West also was immortalized in a painting that now hangs in the Greenup County Courthouse. A committee comprised of Soc Clay, Tom Crump and Emily Cantrell Stephenson commissioned a painting from Greenup High School art teacher Brian Moser, and then sold prints of the painting signed by West, with the proceeds going toward a scholarship for seniors at Greenup County, Raceland, and Russell. The scholarship will continue, and Clay said that it has quite a large impact on the students.

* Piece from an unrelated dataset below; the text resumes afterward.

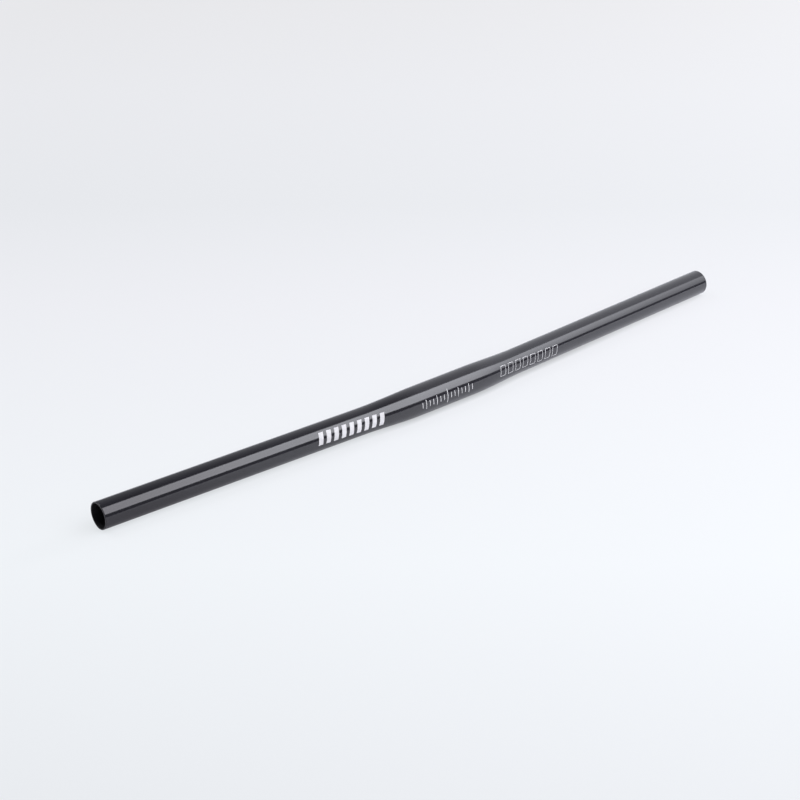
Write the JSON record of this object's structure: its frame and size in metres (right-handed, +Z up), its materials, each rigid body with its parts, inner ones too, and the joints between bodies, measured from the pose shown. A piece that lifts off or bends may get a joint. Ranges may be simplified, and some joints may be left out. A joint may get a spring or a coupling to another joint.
{
  "type": "flat handlebar",
  "caption": "Flat bicycle handlebar: a gloss black titanium tube, thicker where the stem clamps it, tapering to straight grips that sweep back slightly, with open tips.",
  "frame": {"origin": "middle of the clamp zone, on the tube's axis, 12.7 mm above the surface that the bar lies on", "axes": "+X along the clamp zone to the right of the picture, the tips sweep back towards +Y, +Z up as the bar lies at rest; in a stem it may be turned about X to any roll"},
  "size_m": [0.6604, 0.0384, 0.0254],
  "materials": {
    "gloss_black_coating": "gloss"
  },
  "bodies": {
    "root": {"handlebar": "gloss_black_coating"}
  },
  "joints": []
}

The official citation of West’s Medal of Honor reads:
“Pfc. West distinguished himself by conspicuous gallantry above and beyond the call of duty in action against the enemy. He voluntarily accompanied a contingent to locate and destroy a reported enemy outpost. Nearing the objective, the patrol was ambushed and suffered numerous casualties. Observing his wounded leader lying in an exposed position, Pfc. West ordered the troops to withdraw, then braved intense fire to reach and assist him.
While attempting evacuation, he was attacked by three hostile soldiers employing grenades and small-arms fire. Quickly shifting his body to shelter the officer, he killed the assailants with his rifle, then carried the helpless man to safety. He was critically wounded and lost an eye in this action, but courageously returned through withering fire and bursting shells to assist the wounded. While evacuating two comrades, he closed with and killed three more of the foe. Pfc. West's indomitable spirit, consummate valor, and intrepid actions inspired all who observed him, reflect the highest credit on himself, and uphold the honored traditions of the military service.”
Ernest “Ernie” Edison West is a shining example of how a common man can rise to the occasion and do uncommon things. His life both on active military duty and as a retired veteran is a testament of dedication to the community and country he loved. West passed from this life Sat., May 1, 2021, at the age of 89. But he will live on in the memory of a grateful community and thankful country.